National nutrition policies should focus on vulnerable groups among women. Improvement in water supply and in access to water sources that are not contaminated (such as streams and lakes) is essential if the proper health of households is to be ensured. Similarly, as 100% of the respondents have no access to private toilets, government investment in toilets or community-based facilities is essential.
Technology policy needs to pay attention to womens drudgery in the processing of food and to widening the base of energy-efficient cooking practices. Food processing accounts for the largest amount of womens time. This time use could be diverted productively to adult education, training and other activities, thus lessening the drudgery. Community forestry or community fuel wood farms need to be established as development programmes in areas where womens time and energy are expended on fuel wood collection.

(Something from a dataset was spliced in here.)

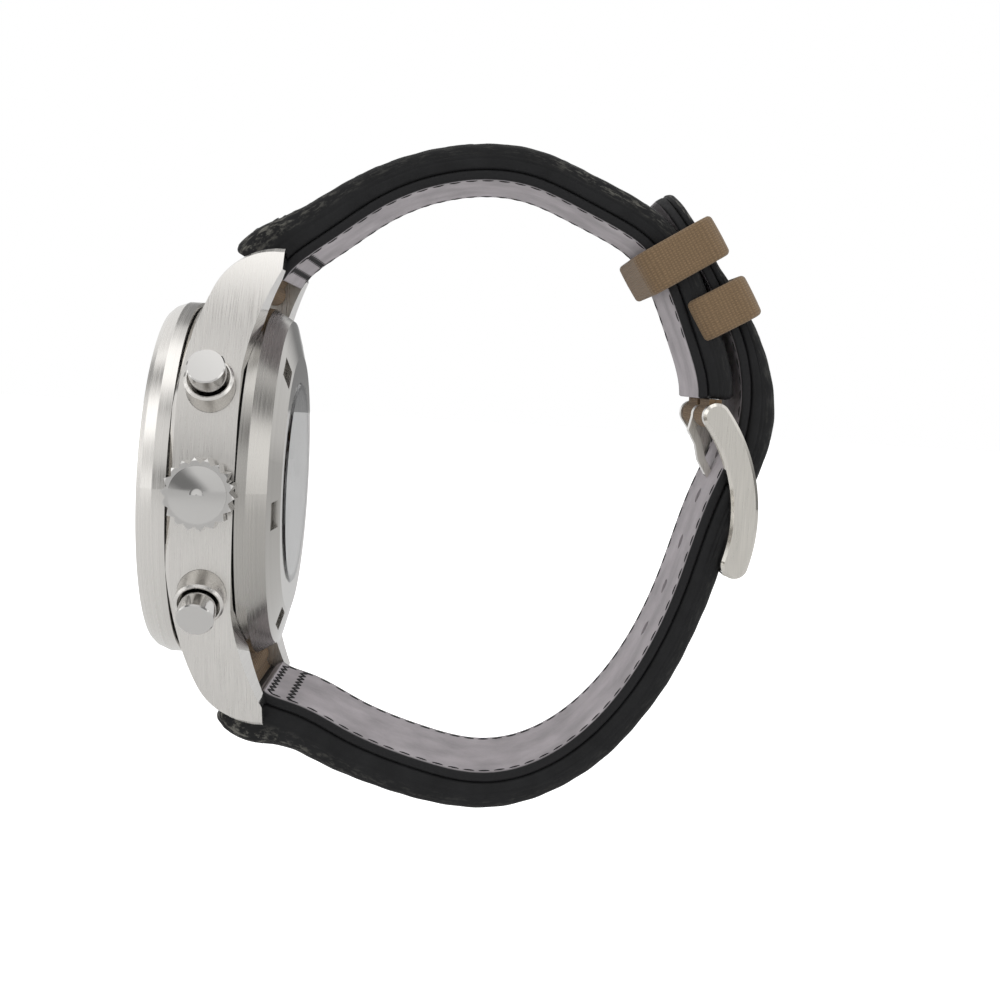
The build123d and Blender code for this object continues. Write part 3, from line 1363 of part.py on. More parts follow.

Finally, policies in favour of vulnerable groups in South Asia need to be backed by specialized inputs, especially in the case of scheduled and primitive tribal groups. A policy engineered to foster the reversal of social inequities should be considered for the benefit of vulnerable groups. Such a policy would entitle these groups to specialized inputs and opportunities.
Policy Support Recommendations
IFADs rich experience with innovative and peoples participatory approaches in South Asia is unique in comparison with other international lending institutions. It is important to profit from the experiences gained through the Tamil Nadu Womens Development Project in India and the Production Credit for Rural Women project in Nepal by advocating several strategies. A campaign should be taken up to promote women as pivotal investment priorities in national food security policies in South Asia through media advocacy, national policy workshops, sensitization training and the preparation of case profiles and by highlighting the successful experiences:
(a) Short case studies of successful programmes in South Asia could be compiled and then disseminated widely among central training institutions for government workers, planners, bankers and academic institutions, as well as mainline government departments, multi and bilateral agencies, NGOs and the like, especially in terms of the new partnership between the poor and the state as symbolized by the Tamil Nadu project.
(b) The shift in the food-security construct from purely macro production and PDS interventions to microenterprises and TCGs as support variables needs to be impressed upon national governments, policy-makers, economists, planners, agriculture, food and womens ministries and so on through country-level sensitization workshops. The role of international development agencies and of IFAD in engineering this shift in favour of women should be highlighted.